#### WHAT NEEDS TO BE DONE
Write out the whole listing exactly as it stands.

:: MATERIAL

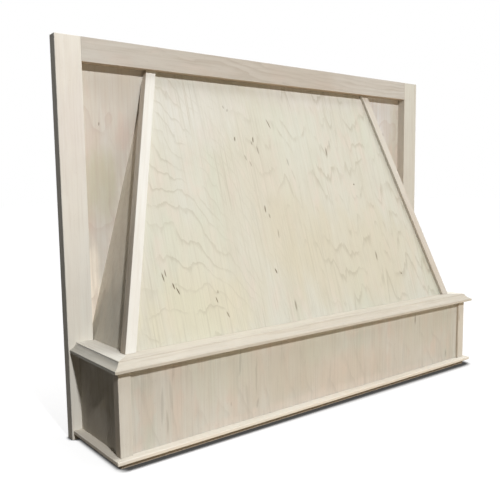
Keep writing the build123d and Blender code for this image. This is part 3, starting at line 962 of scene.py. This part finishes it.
APRON_VENEER = RotaryVeneer(
    (0.53, 0.525, 0.482), (0.49, 0.45, 0.385), (0.31, 0.27, 0.23), (0.17, 0.14, 0.11), (0.46, 0.485, 0.415),
    cool_share=0.85, ring_strength=0.3, thread_strength=0.85, streak_strength=0.6, blush=(0.555, 0.45, 0.385),
    blush_share=0.5, grain=0.2, sway=0.006, fading=0.0, axis=-1.0, slope=4.0, steepening=0.0, pitch=0.2,
    arch=0.34, turning=(5.0, 6.0),
    marks=Mark.table(
        (-0.401, 0.03, 0.07, 0.02, 0.12, 0.0032), (-0.391, 0.056, 0.03, -0.1, 0.1, 0.0036),
        (-0.369, -0.004, 0.075, 0.04, 0.24, 0.003), (-0.36, -0.032, 0.05, -0.05, 0.28, 0.0026),
        (-0.347, 0.047, 0.036, 0.12, 0.16, 0.0032), (-0.352, 0.01, 0.06, -0.08, 0.16, 0.0036),
        (-0.213, 0.04, 0.06, 0.06, 0.23, 0.0032), (-0.199, -0.022, 0.05, -0.12, 0.12, 0.003),
        (-0.177, 0.005, 0.08, 0.02, 0.22, 0.0028), (-0.175, -0.042, 0.022, 0.15, 0.26, 0.0026),
        (-0.234, -0.031, 0.01, 0.0, 0.25, 0.0018), (0.005, -0.02, 0.06, 0.05, 0.1, 0.0036),
        (0.127, 0.023, 0.05, -0.04, 0.08, 0.0036), (0.228, -0.02, 0.07, 0.03, 0.12, 0.0034),
    ),
    clouds=Cloud.table(
        (0.06, -0.03, 0.15, 0.06, (0.53, 0.45, 0.38), 0.6), (-0.1, 0.0, 0.12, 0.07, (0.455, 0.425, 0.35), 0.55),
        # Painted light: the long low band, first on the next line, is a pinkish glow of bounced light painted
        # along the apron's foot.
        (0.0, -0.066, 0.52, 0.02, (0.6, 0.53, 0.465), 0.65), (-0.25, 0.03, 0.08, 0.06, (0.47, 0.48, 0.4), 0.5),
        (0.3, 0.03, 0.12, 0.06, (0.47, 0.46, 0.38), 0.45), (-0.01, 0.04, 0.09, 0.05, (0.46, 0.47, 0.39), 0.45),
    ),
)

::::

#### ANSWER
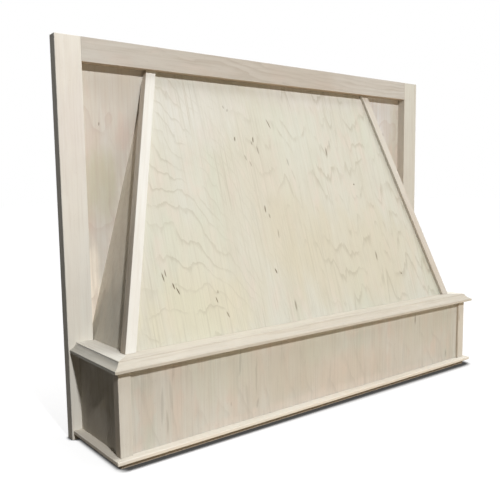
Keep writing the build123d and Blender code for this image. This is part 3, starting at line 962 of scene.py. This part finishes it.
APRON_VENEER = RotaryVeneer(
    (0.53, 0.525, 0.482), (0.49, 0.45, 0.385), (0.31, 0.27, 0.23), (0.17, 0.14, 0.11), (0.46, 0.485, 0.415),
    cool_share=0.85, ring_strength=0.3, thread_strength=0.85, streak_strength=0.6, blush=(0.555, 0.45, 0.385),
    blush_share=0.5, grain=0.2, sway=0.006, fading=0.0, axis=-1.0, slope=4.0, steepening=0.0, pitch=0.2,
    arch=0.34, turning=(5.0, 6.0),
    marks=Mark.table(
        (-0.401, 0.03, 0.07, 0.02, 0.12, 0.0032), (-0.391, 0.056, 0.03, -0.1, 0.1, 0.0036),
        (-0.369, -0.004, 0.075, 0.04, 0.24, 0.003), (-0.36, -0.032, 0.05, -0.05, 0.28, 0.0026),
        (-0.347, 0.047, 0.036, 0.12, 0.16, 0.0032), (-0.352, 0.01, 0.06, -0.08, 0.16, 0.0036),
        (-0.213, 0.04, 0.06, 0.06, 0.23, 0.0032), (-0.199, -0.022, 0.05, -0.12, 0.12, 0.003),
        (-0.177, 0.005, 0.08, 0.02, 0.22, 0.0028), (-0.175, -0.042, 0.022, 0.15, 0.26, 0.0026),
        (-0.234, -0.031, 0.01, 0.0, 0.25, 0.0018), (0.005, -0.02, 0.06, 0.05, 0.1, 0.0036),
        (0.127, 0.023, 0.05, -0.04, 0.08, 0.0036), (0.228, -0.02, 0.07, 0.03, 0.12, 0.0034),
    ),
    clouds=Cloud.table(
        (0.06, -0.03, 0.15, 0.06, (0.53, 0.45, 0.38), 0.6), (-0.1, 0.0, 0.12, 0.07, (0.455, 0.425, 0.35), 0.55),
        # Painted light: the long low band, first on the next line, is a pinkish glow of bounced light painted
        # along the apron's foot.
        (0.0, -0.066, 0.52, 0.02, (0.6, 0.53, 0.465), 0.65), (-0.25, 0.03, 0.08, 0.06, (0.47, 0.48, 0.4), 0.5),
        (0.3, 0.03, 0.12, 0.06, (0.47, 0.46, 0.38), 0.45), (-0.01, 0.04, 0.09, 0.05, (0.46, 0.47, 0.39), 0.45),
    ),
)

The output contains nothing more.